# Lone rat



## Beth78 (Jul 4, 2019)

We said goodbye to little Birch this morning, he leaves behind his brother Alder.
Has anyone got experience of having 1 lone rat ?
They were very close, I've left the cage as it is for now so it's not too much of a shock for Alder.


----------



## simplysardonic (Sep 1, 2009)

I'm so sorry for your loss.

First off, are you planning more rats of your own?

They benefit greatly from company of their own kind, we as humans can't replace that.

If you plan for more rats then a rescue or good breeder is the way forward, but breeders may have waiting lists.

There are a couple of options you could pursue if you've decided to take a break from rats:

You could contact local breeders or rescues to see if they have any rats you could foster from them to keep Alder company, & then return them once he has passed.

Or you can rehome him via https://www.facebook.com/groups/RRNUK

It's a very good group run by a lot of people involved in rescue, but obviously you will need to do your own assessment of whether a new home is the right one for him.

It's also a good place to look to find him some company of a similar age.


----------



## Beth78 (Jul 4, 2019)

simplysardonic said:


> I'm so sorry for your loss.
> 
> First off, are you planning more rats of your own?
> 
> ...


I wasn't planning on getting more rats, Alder is at least 3 
(He was a rescue so not sure of age) and his hind legs don't work so he wouldn't cope with young, bouncy friends.

I will have a look at rescues though to enquire about more elderly/gentler rats.

I hadn't thought of the fostering option, will look into that.


----------



## simplysardonic (Sep 1, 2009)

Beth78 said:


> I wasn't planning on getting more rats, Alder is at least 3
> (He was a rescue so not sure of age) and his hind legs don't work so he wouldn't cope with young, bouncy friends.
> 
> I will have a look at rescues though to enquire about more elderly/gentler rats.
> ...


Best of luck, I think that might be the best thing if he's elderly & infirm.
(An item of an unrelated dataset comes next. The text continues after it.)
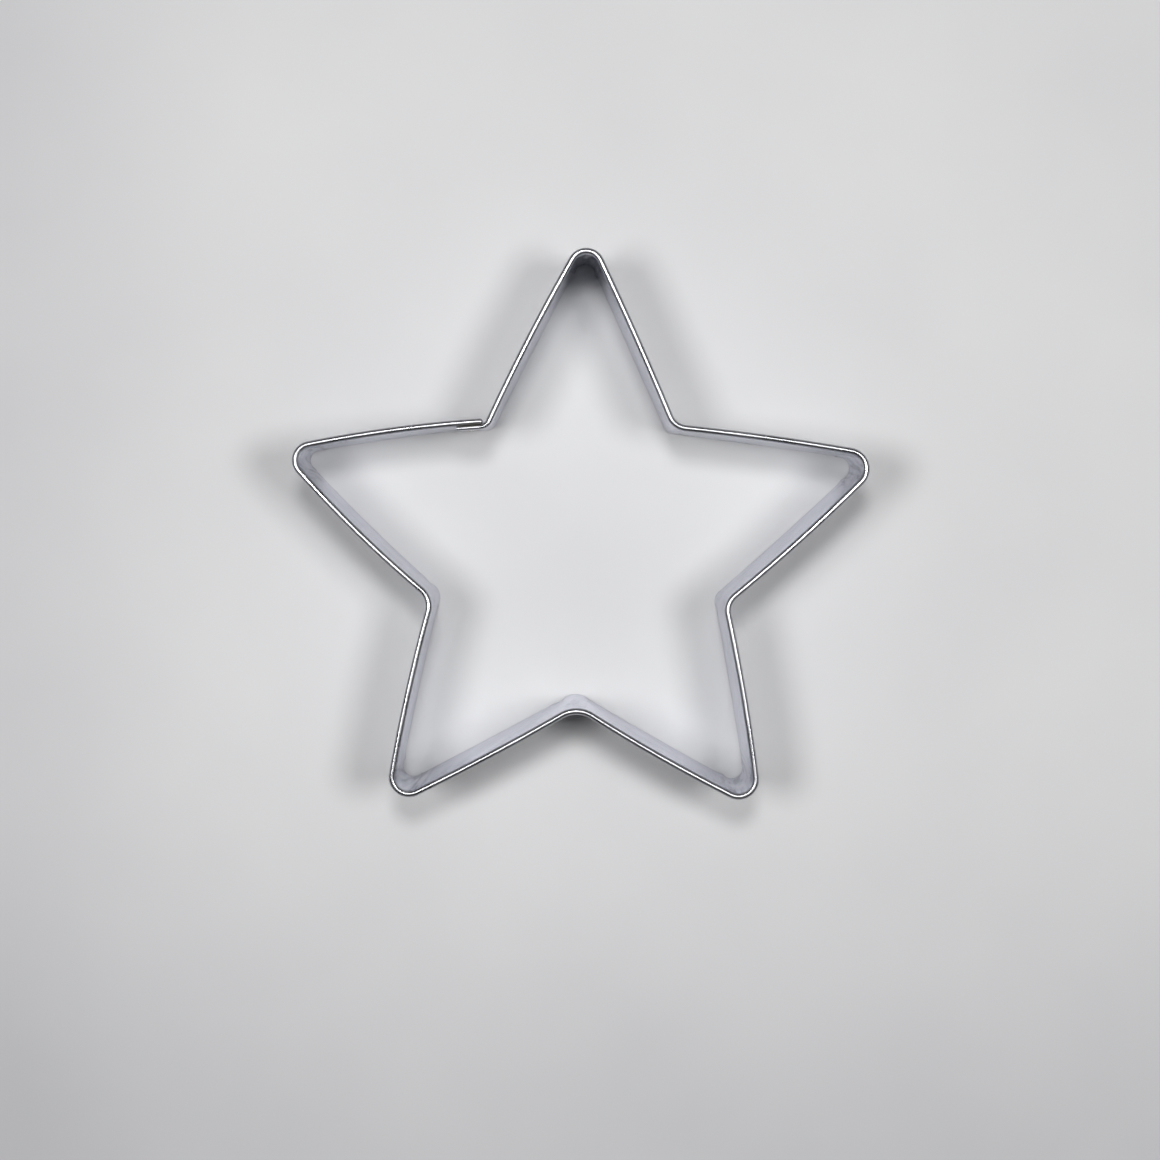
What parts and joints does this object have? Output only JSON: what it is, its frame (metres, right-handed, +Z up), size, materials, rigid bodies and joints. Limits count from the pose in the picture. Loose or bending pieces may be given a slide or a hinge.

I will have to make this decision myself, probably later this year, as I've decided just to have does & all 4 of my bucks have now entered old age.


----------



## Lurcherlad (Jan 5, 2013)

Beth78 said:


> I wasn't planning on getting more rats, Alder is at least 3
> (He was a rescue so not sure of age) and his hind legs don't work so he wouldn't cope with young, bouncy friends.
> 
> I will have a look at rescues though to enquire about more elderly/gentler rats.
> ...


We lost one of ours around 2 1/2 leaving a lone rat but, like you, I didn't want to have more rats and decided trying to introduce any new rats could upset her tbh.

She carried on happily for another 6 months approximately and seemed happy enough and we made sure she had plenty of handling and free roaming time.


----------



## Thea_SRA27 (Jul 19, 2020)

So sorry for your loss  
I've never had rats but would absolutely love to in future. Alder is a great age, I would be very proud to have a three year old rat! I think as the others say it would be best to have him alone, even though in most other cases it is pretty much essential to get another rat. 

Best of luck


----------



## teddylion (Oct 16, 2019)

A new rat may want to fight to establish who's boss, and Alder wouldn't be able to do anything with hind leg paralysis. I think he'd be stressed.

I would suggest he's kept alone but with plenty of company and time out of the cage to keep him happy. My rat had hind leg paralysis too but would happily drag himself around on the floor during playtime.


----------



## Engel98 (Oct 7, 2018)

Aw I'm so sorry.

I agree with @simplysardonic if you're not going to be getting more rats of your own, maybe look into fostering one or two older rats to keep Alder company.

As they're group animals company from their own kind is really important it's something we cant replace.

When I had two bucks they used to fight so when one died I didn't get anymore because I was too scared. Looking back, I regret that decision. I should of at least tried. Now I have 2 does which are 6 months. I'm planning ahead. Admittedly I will be getting more rats though...


----------